Edit 2: Note that $[0,1]/\sim \equiv S^1$ via $g([t]) := e^{ti2\pi}$. We have seen that for each closed loop $f$ we can build a map from $[0,1]/\sim$ to $X$, which I've called $\widehat{f}$. Thus, we can define

$$ \begin{align} A &= \{\gamma : [0,1] \to X : \text{$\gamma$ is a closed loop based on $x_0$}\} \text{ and }\\ B &= \{f :S^1 \to X : \text{$f$ continuous and $f(1) = x_0$ }\} \end{align} $$

and

$$ \begin{align} F : \ &A \to B\\ &f \mapsto \widetilde{f} \end{align} $$

where $\widetilde{f} = \widehat{f}g^{-1}$.

(The intuition here is that we pass from a map on $[0,1]$ to one in the interval with glued endpoints, and then $g$ makes this into a map to $S^1$)

Let's see that $F$ is bijective: if $h : S^1 \to X$ is a map from the sphere to $X$, then $hgq$ is a map from $[0,1]$ to $X$. Moreover, by the uniqueness of the universal property it must be $\widehat{hgq} = hg$ and so $F(hgq) = \widetilde{hgq} = hgh^{-1} = h$. This shows that $F$ is surjective.

Finally, if $F(f) = \widehat{f}g^{-1} = \widehat{f'}g^{-1} = F(f')$ then $\widehat{f} = \widehat{f'}$ and so

$$ f = \widehat{f}q = \widehat{f'}q = f'. $$

To unpack all this, $g$ maps the interval with the glued ends to the circle, and $\widetilde{f}$ is just the mapping that takes a point $x \in S^1$, which is some point of the form $e^{ti2\pi}$, and outputs $f(t)$.

In a way, the idea here is that $S^1$ is like $[0,1]$ as long as we mentally glue the endpoints. Thus, a map on the circle can be 'flattened' to a map on $[0,1]$ which takes the same value on the $0$ and $1$. Reciprocally, every map from the interval that takes the same value at the endpoints can be made into a map from the circle by 'wrapping $[0,1]$ into $S^1$ (which makes the endpoints overlap, motivating this sort of coherence condition that we've required)'.

Answer 2

If $p:[0,1]\to X$ is a closed path with base point $x_0$, then $F(p): S^1 \to X$ can be defined by $F(p)(e^{2\pi it})= p(t)$, where $t \in [0,1)$.

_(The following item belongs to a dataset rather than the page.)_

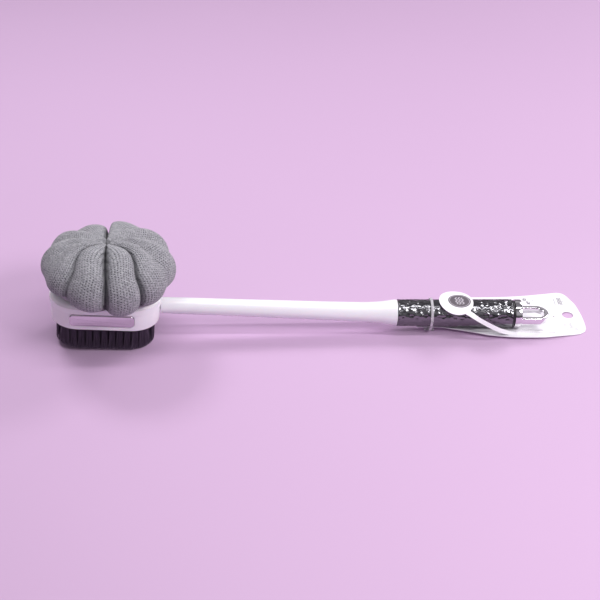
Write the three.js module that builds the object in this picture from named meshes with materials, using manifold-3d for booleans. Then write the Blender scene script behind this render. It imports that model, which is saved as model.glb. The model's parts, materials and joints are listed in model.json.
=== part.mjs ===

$p \to F(p)$ is a bijection between your sets. If $p \neq p'$ they differ on some $t' \in [0,1]$ and then $F(p)$ and $F(p')$ differ on $e^{2\pi it'}$ and so are different loops.

And if $q: S^1 \to X$ is a loop with $q(1) = x_0$, just define $p(t) = q(e^{2\pi it})$ and check that $p$ is well-defined and $F(p) =q$, so we have ontoness.